Distributor ID:    Ubuntu
Description:    Ubuntu 12.04 LTS
Release:    12.04
Codename:    precise

PG Version:  PostgreSQL 9.3.4 on x86_64-unknown-linux-gnu, compiled by gcc
(Ubuntu/Linaro 4.6.3-1ubuntu5) 4.6.3, 64-bi
-------------------------

To whom it may concern,

in restoring a dump followed by a restore, the restore partially work's but
does not restore a specific view with a hstore component

The error message is:

pg_restore: [archiver (db)] could not execute query: ERROR:  operator does
not exist: public.hstore = public.hstore
LINE 30: ...me <> 'fk_formation_id'::text)) AND (h1.old_value IS DISTINC...
                                                              ^
HINT:  No operator matches the given name and argument type(s). You might
need to add explicit type casts.


The condition in the WHERE clause looks like  this:

"WHERE (h1.old_value IS DISTINCT FROM h1.new_value)"

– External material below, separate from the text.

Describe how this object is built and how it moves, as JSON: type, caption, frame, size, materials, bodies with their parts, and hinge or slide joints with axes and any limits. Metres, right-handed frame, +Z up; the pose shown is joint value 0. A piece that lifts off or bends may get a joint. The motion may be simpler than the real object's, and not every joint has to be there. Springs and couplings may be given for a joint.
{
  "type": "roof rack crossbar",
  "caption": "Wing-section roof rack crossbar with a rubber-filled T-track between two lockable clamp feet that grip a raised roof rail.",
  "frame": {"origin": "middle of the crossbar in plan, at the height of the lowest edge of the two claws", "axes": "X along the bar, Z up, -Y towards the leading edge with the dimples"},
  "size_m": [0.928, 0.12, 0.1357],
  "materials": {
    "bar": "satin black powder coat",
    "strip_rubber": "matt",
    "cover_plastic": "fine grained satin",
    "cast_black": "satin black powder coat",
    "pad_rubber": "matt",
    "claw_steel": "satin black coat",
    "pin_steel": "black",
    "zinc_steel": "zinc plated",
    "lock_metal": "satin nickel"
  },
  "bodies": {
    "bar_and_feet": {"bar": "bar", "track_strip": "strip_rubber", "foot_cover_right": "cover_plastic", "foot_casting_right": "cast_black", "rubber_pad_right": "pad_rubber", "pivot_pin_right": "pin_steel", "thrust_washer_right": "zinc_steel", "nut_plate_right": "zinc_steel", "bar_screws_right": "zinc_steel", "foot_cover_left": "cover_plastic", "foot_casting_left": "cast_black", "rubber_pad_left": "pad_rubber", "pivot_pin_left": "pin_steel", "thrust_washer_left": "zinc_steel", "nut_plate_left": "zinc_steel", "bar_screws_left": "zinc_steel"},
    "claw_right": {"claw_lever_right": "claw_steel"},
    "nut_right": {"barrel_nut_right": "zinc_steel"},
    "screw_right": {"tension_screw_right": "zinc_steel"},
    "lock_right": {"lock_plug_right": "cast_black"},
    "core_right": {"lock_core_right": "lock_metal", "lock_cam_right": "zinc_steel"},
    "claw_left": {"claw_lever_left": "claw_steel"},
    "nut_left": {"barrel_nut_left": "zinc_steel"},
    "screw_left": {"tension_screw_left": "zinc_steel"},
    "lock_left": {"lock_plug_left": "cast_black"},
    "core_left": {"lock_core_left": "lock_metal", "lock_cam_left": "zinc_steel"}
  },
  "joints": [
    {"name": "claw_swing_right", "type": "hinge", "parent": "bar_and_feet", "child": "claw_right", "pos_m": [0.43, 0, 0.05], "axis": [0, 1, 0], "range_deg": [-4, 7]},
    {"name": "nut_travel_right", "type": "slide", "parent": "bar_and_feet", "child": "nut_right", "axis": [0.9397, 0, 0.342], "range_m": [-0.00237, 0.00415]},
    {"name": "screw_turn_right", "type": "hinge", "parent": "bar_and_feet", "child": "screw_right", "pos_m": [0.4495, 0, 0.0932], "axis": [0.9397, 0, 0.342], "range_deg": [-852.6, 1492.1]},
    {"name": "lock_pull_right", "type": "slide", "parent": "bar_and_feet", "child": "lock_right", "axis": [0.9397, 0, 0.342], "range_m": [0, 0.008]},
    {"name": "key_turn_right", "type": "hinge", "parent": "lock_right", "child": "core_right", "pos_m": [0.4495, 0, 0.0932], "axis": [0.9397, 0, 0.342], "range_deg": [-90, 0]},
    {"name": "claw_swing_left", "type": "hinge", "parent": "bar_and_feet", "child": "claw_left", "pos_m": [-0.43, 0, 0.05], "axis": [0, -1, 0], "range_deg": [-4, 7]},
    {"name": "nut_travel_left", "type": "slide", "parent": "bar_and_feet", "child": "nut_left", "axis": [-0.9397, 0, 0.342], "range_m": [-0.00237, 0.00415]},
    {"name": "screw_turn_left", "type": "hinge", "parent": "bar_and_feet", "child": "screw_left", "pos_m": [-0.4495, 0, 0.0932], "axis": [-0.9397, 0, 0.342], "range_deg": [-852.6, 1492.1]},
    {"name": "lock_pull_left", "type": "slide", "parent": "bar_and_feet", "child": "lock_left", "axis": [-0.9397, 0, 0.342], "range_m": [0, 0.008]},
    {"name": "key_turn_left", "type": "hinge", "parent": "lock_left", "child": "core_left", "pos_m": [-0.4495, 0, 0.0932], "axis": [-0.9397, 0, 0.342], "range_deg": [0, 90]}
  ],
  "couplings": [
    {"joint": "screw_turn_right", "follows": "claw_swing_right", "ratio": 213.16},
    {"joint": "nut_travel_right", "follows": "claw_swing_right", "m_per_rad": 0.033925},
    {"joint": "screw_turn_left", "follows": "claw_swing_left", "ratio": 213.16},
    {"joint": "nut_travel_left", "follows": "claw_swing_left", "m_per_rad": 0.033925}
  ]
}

Where the columns old_value and new_value are of the HSTORE datatype, and
are optionnal.

That is why we called upon "IS DISTINCT FROM " to manage possible NULL
values.

AS a workaround, we used instead COALESCE with a fake hstore value for NULL
cases

Something along the line of:

where COALESCE( h1.old_value,'"e"=>"1", "f"=>"2"'::hstore) <>
COALESCE(h2.new_value,'"e"=>"1", "f"=>"2"'::hstore);

And it resolved the issue when restoring. Everything goes through normally.

Now, either it is a bug similar to the NULLIF issue (see attached
http://stackoverflow.com/q/23599926/398670)
This bug was listed on the 12th of May by Craig Ringer.

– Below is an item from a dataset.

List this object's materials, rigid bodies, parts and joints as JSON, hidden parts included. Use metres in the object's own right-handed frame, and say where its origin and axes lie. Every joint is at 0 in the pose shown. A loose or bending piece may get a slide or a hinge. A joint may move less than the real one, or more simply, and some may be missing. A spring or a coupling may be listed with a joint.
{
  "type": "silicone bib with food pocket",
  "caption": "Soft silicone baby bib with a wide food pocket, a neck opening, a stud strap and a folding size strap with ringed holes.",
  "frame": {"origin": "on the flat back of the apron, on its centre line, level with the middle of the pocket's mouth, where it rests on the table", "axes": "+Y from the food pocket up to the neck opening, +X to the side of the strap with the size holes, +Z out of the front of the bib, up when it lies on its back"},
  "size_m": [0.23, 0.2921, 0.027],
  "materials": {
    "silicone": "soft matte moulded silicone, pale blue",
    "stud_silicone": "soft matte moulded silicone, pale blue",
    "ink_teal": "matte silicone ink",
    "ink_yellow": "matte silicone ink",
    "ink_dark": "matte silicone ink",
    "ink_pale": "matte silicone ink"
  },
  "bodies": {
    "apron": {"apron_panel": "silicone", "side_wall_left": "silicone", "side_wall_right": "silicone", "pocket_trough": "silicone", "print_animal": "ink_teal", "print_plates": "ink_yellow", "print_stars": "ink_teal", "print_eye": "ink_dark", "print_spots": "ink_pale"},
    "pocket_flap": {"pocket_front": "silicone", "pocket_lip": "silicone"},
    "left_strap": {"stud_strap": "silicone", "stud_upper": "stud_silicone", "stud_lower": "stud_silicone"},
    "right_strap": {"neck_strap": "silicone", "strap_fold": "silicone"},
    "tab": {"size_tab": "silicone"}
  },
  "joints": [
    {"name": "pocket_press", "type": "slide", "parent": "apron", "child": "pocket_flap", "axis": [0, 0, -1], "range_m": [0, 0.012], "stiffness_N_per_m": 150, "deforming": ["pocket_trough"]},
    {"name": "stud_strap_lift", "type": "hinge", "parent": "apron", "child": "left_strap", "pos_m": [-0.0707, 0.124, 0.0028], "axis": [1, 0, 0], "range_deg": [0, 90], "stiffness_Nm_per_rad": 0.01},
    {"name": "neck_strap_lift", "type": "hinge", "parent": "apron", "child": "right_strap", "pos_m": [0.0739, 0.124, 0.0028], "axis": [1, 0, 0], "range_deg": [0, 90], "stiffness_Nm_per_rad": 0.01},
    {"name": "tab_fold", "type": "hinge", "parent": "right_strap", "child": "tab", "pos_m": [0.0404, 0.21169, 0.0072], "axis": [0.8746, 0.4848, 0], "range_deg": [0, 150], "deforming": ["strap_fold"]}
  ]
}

Or the use of "IS DISTINCT FROM" clause is irreconcilable with hstore
datatypes.
If that is the case, we will take note of this.

Can you clarify this.

Thanks for your looking it.

Regards
On 10/09/2014 11:00 PM, support@maerix.com wrote:
> in restoring a dump followed by a restore, the restore partially work's but
> does not restore a specific view with a hstore component
>
> The error message is:
>
> pg_restore: [archiver (db)] could not execute query: ERROR:  operator does
> not exist: public.hstore = public.hstore
> LINE 30: ...me <> 'fk_formation_id'::text)) AND (h1.old_value IS DISTINC...
>                                                                ^
> HINT:  No operator matches the given name and argument type(s). You might
> need to add explicit type casts.
>
>
> The condition in the WHERE clause looks like  this:
>
> "WHERE (h1.old_value IS DISTINCT FROM h1.new_value)"
>
> Where the columns old_value and new_value are of the HSTORE datatype, and
> are optionnal.
>
> That is why we called upon "IS DISTINCT FROM " to manage possible NULL
> values.
>
> AS a workaround, we used instead COALESCE with a fake hstore value for NULL
> cases
>
> Something along the line of:
>
> where COALESCE( h1.old_value,'"e"=>"1", "f"=>"2"'::hstore) <>
> COALESCE(h2.new_value,'"e"=>"1", "f"=>"2"'::hstore);
>
> And it resolved the issue when restoring. Everything goes through normally.
>
> Now, either it is a bug similar to the NULLIF issue (see attached
> http://stackoverflow.com/q/23599926/398670)
> This bug was listed on the 12th of May by Craig Ringer.
>
> Or the use of "IS DISTINCT FROM" clause is irreconcilable with hstore
> datatypes.
> If that is the case, we will take note of this.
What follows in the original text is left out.